Economic reports that already came out seem to support a quarter-on-quarter increase at the very least. Retail sales volume, for example, jumped by 1.6% in Q3 after only increasing by a measly 0.1% back in Q2, which would help to pump up the household spending component of GDP growth.

Business New Zealand’s Performance of Services Index (PSI) and Performance of Manufacturing Index (PMI) for the Q3 months were also pretty robust, with September’s PSI printing a 59.3, which is the highest ever since November 2007.

The only major threat to GDP growth is the horrible trade deficit that New Zealand has been experiencing in the Q3 months, but if you look deeper into the reports (and I have been mentioning this in my Monthly Economic Reviews), around 25% of imports are actually capital goods, namely commercial aircraft and factory equipment, which would probably be added to GDP growth as gross fixed capital formation (economic-speak for increase in investment).

And in Q3 2015, capital goods increased by a whopping 23.0% (+4.0% previous), which was mostly due to a 15.7% increase in aircraft imports, a 12.4% increase in imports of electrical machinery and equipment and a 7.2% increase in mechanical machinery and equipment.

Also, Q3 exports increased by 6.4% on a quarterly basis, but unfortunately contracted by 3.8% on an annualized basis, which is probably why forex traders and market analysts are expecting the annualized reading to grow at a slower rate. The RBNZ did note in their latest monetary policy statement that exports in services was growing due mainly to “increasing tourism activity,” so maybe that could offset the decrease in exports of  good.

Overall, the expected readings seem about right, but there’s also a good chance that we’ll be seeing an upside surprise.

3. How The Kiwi Dollar Could React

Forex traders were expecting GDP to grow faster at least on a quarterly basis and the dairy auction just the day before yielded a solid 16.5% increase for the GDT price index, so forex traders were naturally happy to load up on the Kiwi before the GDP report came out. However, the GDP report came out as essentially mixed given that it increased but at a lower rate than the market consensus. As a result, forex traders reacted in a mixed way as well, and the GDP report turned out to be essentially a non-event in the end.

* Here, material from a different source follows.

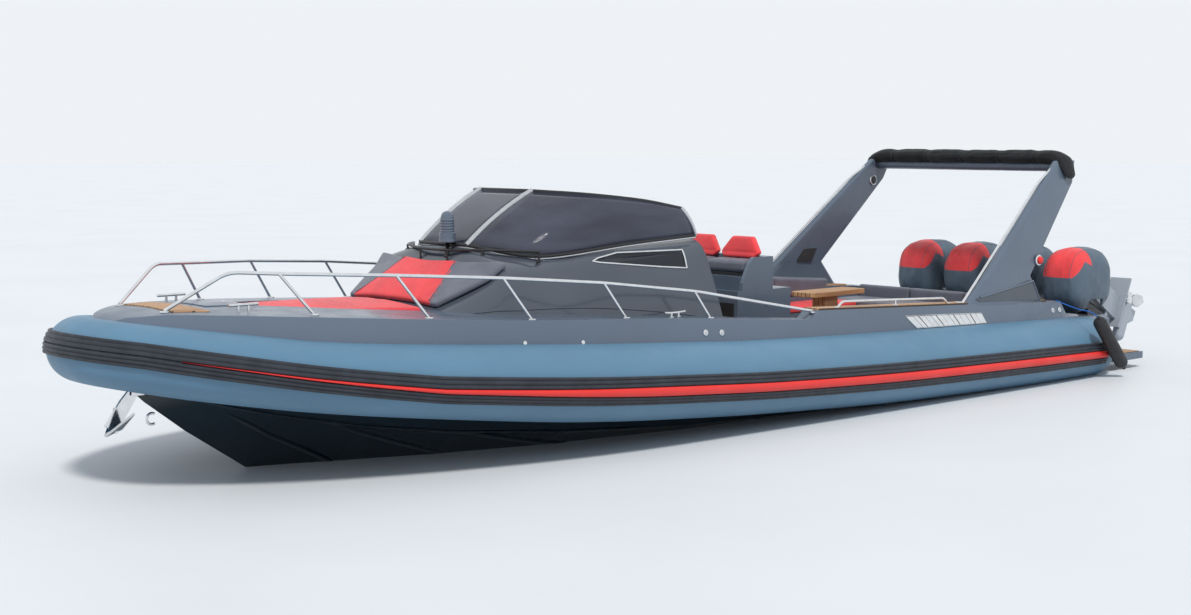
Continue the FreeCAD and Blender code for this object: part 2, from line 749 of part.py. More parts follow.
def make_coaming_cap(arch):
    """Board along the top of the port coaming, cut round the arch's foot."""
    size = COAMING_CAP
    inner = COCKPIT["upper_half"] + size["inset"]
    outer = between(DECK_STATIONS, size["fore"], 4) - size["inset"]
    places = [size["aft"]] + [row[0] for row in DECK_STATIONS if size["aft"] < row[0] < size["fore"]]
    places.append(size["fore"])
    sections = []
    for x in places:
        low = coaming_height(x)
        high = low + size["thickness"]
        sections.append([(x, inner, low), (x, outer, low), (x, outer, high), (x, inner, high)])
    return main_piece(loft(sections).cut(arch))


# Grab rail on the coaming, forward end to aft end. columns: x, height over the coaming
COAMING_RAIL = [(-1270, 0), (-1350, 75), (-3020, 75), (-3100, 0)]
COAMING_RAIL_POST = -2200
COAMING_RAIL_Y = 1500
COAMING_RAIL_RADIUS = 13


def make_coaming_rail(cap):
    line = [(x, COAMING_RAIL_Y, coaming_height(x) + up) for x, up in COAMING_RAIL]
    x = COAMING_RAIL_POST
    height = coaming_height(x)
    post = rail([(x, COAMING_RAIL_Y, height), (x, COAMING_RAIL_Y, height + 75)], COAMING_RAIL_RADIUS - 2)
    return main_piece(rail(line, COAMING_RAIL_RADIUS).fuse(post).cut(cap))


def arch_leg():
    """Blade that leans aft and inward. columns: height, front x, aft x, outer y, inner y"""
    rows = [
        (860, -3290, -4860, 1545, 1440),
        (1190, -3660, -4580, 1560, 1460),
        (2210, -4860, -5600, 1415, 1320),
        (2460, -5180, -5700, 1370, 1280),
    ]
    sections = []
    for z, front, aft, outer, inner in rows:
        sections.append([(front, outer, z), (aft, outer, z), (aft, inner, z), (front, inner, z)])
    return loft(sections)


def make_arch(deck):
    legs = both_sides(arch_leg())
    bar = box(-5690, -5380, -1330, 1330, 2330, 2440)
    return fused(legs + [bar]).cut(deck)


def make_bimini_roll(arch):
    # columns: y, height of the roll's centre, half height
    rows = [(-1450, 2290, 50), (-1370, 2440, 80), (-1180, 2495, 85),
            (1180, 2495, 85), (1370, 2440, 80), (1450, 2290, 50)]
    sections = []
    for y, z, half in rows:
        ring = []
        for k in range(10):
            angle = 2 * math.pi * k / 10
            ring.append((-5470 + 1.9 * half * math.cos(angle), y, z + half * math.sin(angle)))
        sections.append(ring)
    return loft(sections).cut(arch)


# Pole along the arch's leading edge, foot to head. columns: x, y, z
ARCH_POLE = [(-3290, 1495, 900), (-3600, 1505, 1190), (-4800, 1367, 2210), (-5225, 1325, 2440)]
ARCH_POLE_RADIUS = 14


def make_arch_pole(arch, cap, deck):
    return main_piece(rail(ARCH_POLE, ARCH_POLE_RADIUS).cut(arch).cut(cap).cut(deck))


PLATFORM = dict(aft=-6650, fore=-5990, inner=1400, outer=1745, low=110, top=190)
PLATFORM_BRACKET_REACH = 200


def make_platform(hull):
    """Boarding step beside the engines, on a bracket that meets the hull's side."""
    size = PLATFORM
    slab = box(size["aft"], size["fore"], size["inner"], size["outer"], size["low"], size["top"])
    bracket = box(TRANSOM_X + 10, size["fore"], size["inner"] - PLATFORM_BRACKET_REACH, size["inner"] + 1,
                  size["low"], size["top"])
    return main_piece(slab.fuse(bracket).cut(hull))


FENDER_RADIUS = 75
FENDER = dict(top_x=-5190, top_z=655, low_x=-5650, low_z=180, touch_x=-5560)


def make_fender():
    """Round-ended fender that rests on the red stripe."""
    reach = between(TUBE_STATIONS, FENDER["touch_x"], 2) + STRIPE_THICKNESS
    widest = reach * math.cos(math.radians(STRIPE_TOP - STRAKE_BEVEL))
    y = TUBE_HALF_BEAM + widest + SEAT_GAP + FENDER_RADIUS
    start = V(FENDER["top_x"], y, FENDER["top_z"])
    end = V(FENDER["low_x"], y, FENDER["low_z"])
    run = end - start
    body = Part.makeCylinder(FENDER_RADIUS, run.Length, start, run)
    return fused([body, Part.makeSphere(FENDER_RADIUS, start), Part.makeSphere(FENDER_RADIUS, end)])


# Plough anchor hung at the stem. columns: x, z of the shank's middle line from its head down
ANCHOR_SHANK = [(5440, 790), (5560, 640), (5690, 450)]
ANCHOR_SHANK_HALF_WIDTHS = [38, 52, 60]
ANCHOR_SHANK_THICKNESS = 26
ANCHOR_CROWN = (5730, 395)
ANCHOR_WING = dict(back_x=5560, back_z=560, spread=165, thickness=14)


def make_anchor():
    half = 0.5 * ANCHOR_SHANK_THICKNESS
    run = V(ANCHOR_SHANK[-1][0] - ANCHOR_SHANK[0][0], 0, ANCHOR_SHANK[-1][1] - ANCHOR_SHANK[0][1])
    run.normalize()
    sections = []
    for (x, z), width in zip(ANCHOR_SHANK, ANCHOR_SHANK_HALF_WIDTHS):
        dx = -run.z * width
        dz = run.x * width
        sections.append([(x - dx, -half, z - dz), (x - dx, half, z - dz),
                         (x + dx, half, z + dz), (x + dx, -half, z + dz)])
    anchor = loft(sections)
    crown_x, crown_z = ANCHOR_CROWN
    wing = ANCHOR_WING
    for side in (-1, 1):
        tip = (wing["back_x"], side * wing["spread"], wing["back_z"] + 20)
        keel = (wing["back_x"] + 30, 0, wing["back_z"] - 120)
        crown = (crown_x, 0, crown_z)
        lip = wing["thickness"]
        outline = [V(*crown), V(*keel), V(*tip)]
        face = Part.Face(Part.makePolygon(outline + [outline[0]]))
        anchor = anchor.fuse(face.extrude(V(lip, 0, lip)))
    return anchor


# Outboard, drawn upright about the tilt pivot: x aft is negative, z up.
SWIVEL_X = -140
YOKE_GAP = 0.4
PROP_X = -600
PROP_Z = -1000


def engine_cover():
    outline = [(190, 300), (120, 480), (-150, 560), (-520, 560), (-680, 420), (-700, 60),
               (-560, -230), (-300, -220), (-290, 105), (110, 125)]
    sections = []
    for y, shrink in ((-290, 0.80), (-235, 0.96), (0, 1.0), (235, 0.96), (290, 0.80)):
        sections.append([(-270 + (x + 270) * shrink, y, 170 + (z - 170) * shrink) for x, z in outline])
    return loft(sections)


def engine_leg(cover):
    upper = loft([
        [(-250, -110, 98), (-250, 110, 98), (-520, 110, 98), (-520, -110, 98)],
        [(-190, -70, -730), (-190, 70, -730), (-480, 60, -730), (-480, -60, -730)],
    ])
    plate = box(-730, -90, -140, 140, -750, -730)
    strut = loft([
        [(-180, -40, -750), (-180, 40, -750), (-480, 30, -750), (-480, -30, -750)],
        [(-120, -40, PROP_Z), (-120, 40, PROP_Z), (-480, 30, PROP_Z), (-480, -30, PROP_Z)],
    ])
    torpedo = Part.makeCylinder(75, 410, V(-70, 0, PROP_Z), V(-1, 0, 0))
    nose = Part.makeSphere(75, V(-70, 0, PROP_Z))
    skeg = loft([
        [(-180, -10, PROP_Z), (-180, 10, PROP_Z), (-480, 10, PROP_Z), (-480, -10, PROP_Z)],
        [(-350, -6, -1240), (-350, 6, -1240), (-480, 6, -1240), (-480, -6, -1240)],
    ])
    yoke_top = box(-260, SWIVEL_X + 40, -60, 60, 30 + YOKE_GAP, 90)
    yoke_low = box(-260, SWIVEL_X + 40, -60, 60, -560, -500 - YOKE_GAP)
    leg = fused([upper, plate, strut, torpedo, nose, skeg, yoke_top, yoke_low])
    return leg.cut(cover)


def engine_swivel():
    column = Part.makeCylinder(60, 530, V(SWIVEL_X, 0, -500), V(0, 0, 1))
    arm = box(SWIVEL_X, 0, -70, 70, -320, 30)
    tube = Part.makeCylinder(34, 339, V(0, -169.5, 0), V(0, 1, 0))
    return fused([column, arm, tube])


def engine_propeller():
    hub = Part.makeCylinder(62, 150, V(PROP_X + 119.5, 0, PROP_Z), V(-1, 0, 0))
    blades = []
    for k in range(3):
        blade = box(-55, 55, -6, 6, 40, 200)
        blade.rotate(V(0, 0, 0), V(0, 0, 1), 35)
        blade.rotate(V(0, 0, 0), V(1, 0, 0), 120 * k)
        blade.translate(V(PROP_X + 45, 0, PROP_Z))
        blades.append(blade)
    return fused([hub] + blades)


def clamp_bracket():
    """Pair of plates on the transom that carry the tilt tube, drawn about the pivot."""
    plates = []
    for side in (-1, 1):
        plate = box(-40, TRANSOM_X - PIVOT_X, -14, 14, -420, 50)
        plate.translate(V(0, side * 184, 0))
        plates.append(plate)
    web = box(40, TRANSOM_X - PIVOT_X, -198, 198, -420, -180)
    return fused(plates + [web])


def place_engine(shape, y):
    placed = shape.copy()
    placed.rotate(V(0, 0, 0), V(0, 1, 0), ENGINE_TILT)
    placed.translate(V(PIVOT_X, y, PIVOT_Z))
    return placed


def engine_offsets():
    middle = 0.5 * (ENGINE_COUNT - 1)
    return [(k - middle) * ENGINE_SPACING for k in range(ENGINE_COUNT)]


def main():
    tube = make_tube()
    cockpit, engine_well, cabin_space = wells()
    deck = make_deck(tube)
    hull = make_hull(tube).cut(deck).cut(cockpit).cut(cabin_space)
    deck = deck.cut(cockpit).cut(engine_well)
    stripe = make_strake(STRIPE_TOP, STRIPE_BOTTOM, STRIPE_THICKNESS).cut(tube)
    strake = make_strake(STRAKE_TOP, STRAKE_BOTTOM, STRAKE_THICKNESS).cut(tube).cut(stripe)
    transom = box(TRANSOM_X, TRANSOM_X + TRANSOM_THICKNESS, -TRANSOM_HALF, TRANSOM_HALF,
                  ENGINE_WELL["floor"], TRANSOM_TOP)
    bow_pad = make_bow_pad()
    deck = deck.cut(bow_pad)
    cabin = make_cabin(deck)
    opening = door_opening()
    cabin = cabin.cut(opening)
    deck = deck.cut(cabin_space).cut(opening)
    hull = hull.cut(opening)
    cabin, side_glass = cabin_with_windows(cabin)
    low_block, high_block = hinge_blocks()
    deck = deck.fuse(low_block)
    cabin = cabin.fuse(high_block)
    panes, frame = make_windshield()
    hull = hull.fuse(transom)
    export("hull", hull)
    export("tube", tube)
    export("rub_strake", strake)
    export("strake_stripe", stripe)
    export("deck", deck)
    export("cabin", cabin)
    export("side_windows", both_sides(side_glass))
    export("windshield", [main_piece(sheet.cut(cabin)) for sheet in panes])
    export("windshield_frame", main_piece(frame.cut(cabin)))
    export("bow_pad", bow_pad)
    handrail = main_piece(make_handrail().cut(cabin))
    searchlight = main_piece(make_searchlight().cut(cabin))
    export("trunk_pad", make_trunk_pad(cabin_block()))
    export("bow_rail", both_sides(main_piece(make_rails().cut(deck))))
    export("handrail", handrail)
    export("searchlight", searchlight)
    export("cleats", both_sides(make_cleat(4830, 580, 1362).cut(deck)))
    export("helm_console", make_helm(cabin))
    export("steering_wheel", make_wheel())
    export("cabin_door", make_door())
    export("seat_module", make_seat_module())
    export("helm_cushions", make_helm_cushions())
    export("sofa_base", make_sofa())
    seats, backs = make_sofa_cushions()
    export("sofa_cushions", seats + backs)
    top, leg = make_table()
    export("table_top", top)
    export("table_leg", leg)
    arch = make_arch(deck)
    export("arch", arch)
    export("bimini_roll", make_bimini_roll(arch))
    cap = make_coaming_cap(arch)
    export("coaming_caps", both_sides(cap))
    export("coaming_rails", both_sides(make_coaming_rail(cap)))
    export("arch_poles", both_sides(make_arch_pole(arch, cap, deck)))
    export("swim_platforms", both_sides(make_platform(hull)))
    export("fender", make_fender())
    export("anchor", make_anchor().cut(tube).cut(hull))
    cover = engine_cover()
    leg = engine_leg(cover)
    for number, y in enumerate(engine_offsets(), 1):
        export("engine_cover_%d" % number, place_engine(cover, y))
        export("engine_leg_%d" % number, place_engine(leg, y))
        export("swivel_bracket_%d" % number, place_engine(engine_swivel(), y))
        export("propeller_%d" % number, place_engine(engine_propeller(), y))
    brackets = []
    for y in engine_offsets():
        bracket = clamp_bracket()
        bracket.translate(V(PIVOT_X, y, PIVOT_Z))
        brackets.append(bracket)
    export("clamp_brackets", brackets)


main()
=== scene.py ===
import json
import math

import bpy
import bmesh
from mathutils import Matrix, Vector
from mathutils import noise as field

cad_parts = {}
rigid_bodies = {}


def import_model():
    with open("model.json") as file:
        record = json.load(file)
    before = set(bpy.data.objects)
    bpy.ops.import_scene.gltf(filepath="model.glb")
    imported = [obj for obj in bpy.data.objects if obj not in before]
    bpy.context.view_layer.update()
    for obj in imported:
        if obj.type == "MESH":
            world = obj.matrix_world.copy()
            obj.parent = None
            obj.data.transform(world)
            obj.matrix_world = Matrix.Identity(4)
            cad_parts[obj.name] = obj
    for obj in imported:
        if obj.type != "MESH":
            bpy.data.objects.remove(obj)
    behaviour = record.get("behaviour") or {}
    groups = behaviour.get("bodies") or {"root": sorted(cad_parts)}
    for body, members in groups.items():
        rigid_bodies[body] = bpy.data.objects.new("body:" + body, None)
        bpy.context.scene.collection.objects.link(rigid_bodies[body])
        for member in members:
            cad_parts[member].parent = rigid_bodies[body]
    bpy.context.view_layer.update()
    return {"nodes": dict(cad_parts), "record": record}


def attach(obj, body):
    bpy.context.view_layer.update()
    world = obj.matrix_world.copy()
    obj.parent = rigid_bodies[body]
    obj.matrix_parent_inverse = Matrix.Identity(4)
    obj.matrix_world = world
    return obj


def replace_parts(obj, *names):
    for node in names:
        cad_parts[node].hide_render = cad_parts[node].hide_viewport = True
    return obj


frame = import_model()
V = Vector

# Camera: fitted to the photo, in the boat's own frame, in metres.
CAMERA_PLACE = (11.70, 12.24, 2.716)
CAMERA_YAW = math.radians(42.263)
CAMERA_PITCH = math.radians(5.693)
FOCAL_PIXELS = 1700
PHOTO_WIDTH = 1191
SENSOR_WIDTH = 36

# Inflatable tube, as in the CAD source. columns: x, centre height, radius
TUBE_STATIONS = [
    (-5.950, 0.305, 0.150),
    (-5.850, 0.308, 0.250),
    (-5.650, 0.315, 0.336),
    (-4.000, 0.355, 0.360),
    (-2.000, 0.408, 0.362),
    (0.000, 0.493, 0.348),
    (1.200, 0.572, 0.343),
    (2.200, 0.645, 0.333),
    (3.200, 0.733, 0.310),
    (4.000, 0.809, 0.290),
    (4.500, 0.866, 0.280),
    (5.000, 0.942, 0.276),
    (5.350, 0.998, 0.271),
]
TUBE_HALF_BEAM = 1.600
TUBE_STRAIGHT_END = 1.200
SHOULDER_X = 4.450
SHOULDER_TURN = math.radians(17)
NOSE_X = 5.600
NOSE_TURN = math.radians(38)
NOSE_TIP_HEIGHT = 1.085
NOSE_TIP_RADIUS = 0.255
STRAKE_CLIMB = 20
STRAKE_CLIMB_START = 3.600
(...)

NZD/USD: 1-hour Forex Chart

NZD/USD: 1-hour Forex Chart

For the upcoming GDP report, just remember that forex traders tend to focus more on the quarterly growth, and a higher-than-expected reading usually triggers a short rally as a knee-jerk reaction while a lower-than-expected reading convinces forex traders to go on a Kiwi selling spree.

The previous GDP report was obviously an exception, however, since the 16.5% increase for the GDT price index was the third consecutive increase after 10 consecutive decreases, so forex traders were very bullish on the Kiwi at the time, which probably overturned the disappointment over the lower-than-expected reading.

Anyhow, make sure to keep an eye on the annualized reading as well since it helps to determine if there’s going to be some follow-through buying or selling after the knee-jerk reaction. Also, make sure to keep an eye on how the market will react to the U.S. Fed’s (probable) rate hike since that would probably pump up risk appetite, and hence, most likely pump up demand for the high-yielding Kiwi.